The annual growth rate of consumer credit has been slowing gradually since its peak of 10.9% in November 2016, falling further to 6.6% in December.

So we have a nuanced view here which is threefold. Firstly it is welcome to see a decline in the rate of growth. A catch though is that this rate of growth is on inflated levels and is still far higher than other numbers in the UK economy at around quadruple the rate of economic growth and double wage growth. Lastly the peak of November 2016 suggests it was puffed up by the “Sledgehammer QE” and Bank Rate cut of August 2016 a subject the Bank of England would rather not discuss.

Comment

There is a fair bit to consider here but let us start with a welcome improvement in the UK money supply trajectory.  I realise this is against the rhetoric we hear from elsewhere but the numbers are what they are. At a time when the world outlook is weak we need to grab every silver lining. The situation is more complex with unsecured credit because whilst the annual rate of growth is slowing some of that is due to it being on a larger amount ( £215.6 billion). Also some of it is due to a slowing of car loans as we see that sector slow due to technical reasons such as the diesel debacle. According to the UK Finance & Leasing Association car finance had 0% growth in November as falls in new car finance were offset by higher used car finance. This is at a time where we continue to pivot towards a rental/lease model as opposed to an outright purchase one.

The percentage of private new car sales financed by FLA members through the POS was 91.2% in the twelve months to November.

Let me end with some good news and a compliment for Governor Mark Carney.
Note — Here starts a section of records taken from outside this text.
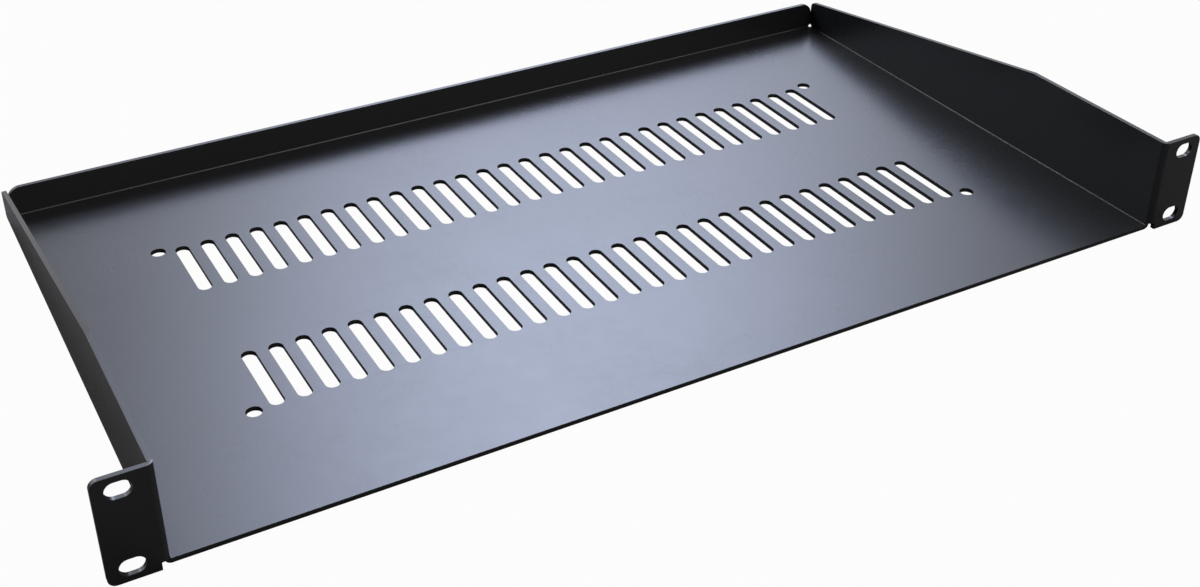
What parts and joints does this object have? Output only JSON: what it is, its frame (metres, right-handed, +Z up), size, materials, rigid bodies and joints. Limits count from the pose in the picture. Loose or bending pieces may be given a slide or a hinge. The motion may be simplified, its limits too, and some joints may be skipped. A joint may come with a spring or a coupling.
{
  "type": "vented rack shelf",
  "caption": "Shallow vented shelf for an equipment rack, folded from black steel sheet, with rows of long vent slots, sloped side walls, a back lip and slotted ears.",
  "frame": {"origin": "centre of the four ear slots, on the back faces of the ears that meet the rack", "axes": "+X to the right seen from the front, +Y back into the rack, +Z up out of the tray"},
  "size_m": [0.4826, 0.256, 0.0434],
  "materials": {
    "powder_coat": "satin near-black powder coat on steel sheet"
  },
  "bodies": {
    "root": {"vented_shelf": "powder_coat"}
  },
  "joints": []
}
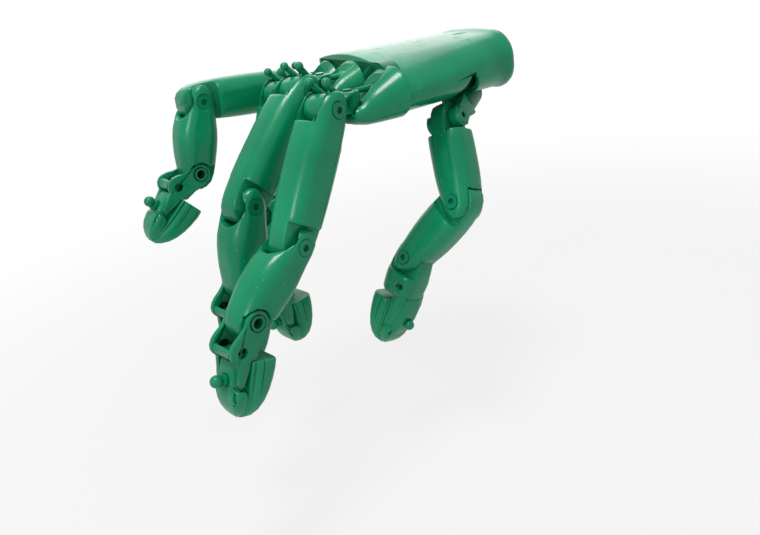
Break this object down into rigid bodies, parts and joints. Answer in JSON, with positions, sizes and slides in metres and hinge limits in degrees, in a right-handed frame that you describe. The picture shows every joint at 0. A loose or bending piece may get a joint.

It comes from a disappointingly downbeat comment from Katie Martin of the Financial Times.

There’s more trade in the renminbi in London than there is in the euro vs sterling, which is weird/interesting.

Actually that is good news and confirms a conversation I had a while back with one of the managers of the Chinese state body in the City. It is an area of strength for the UK economy and I believe the Bank of England has supported this. Not all areas of banking are bad just some.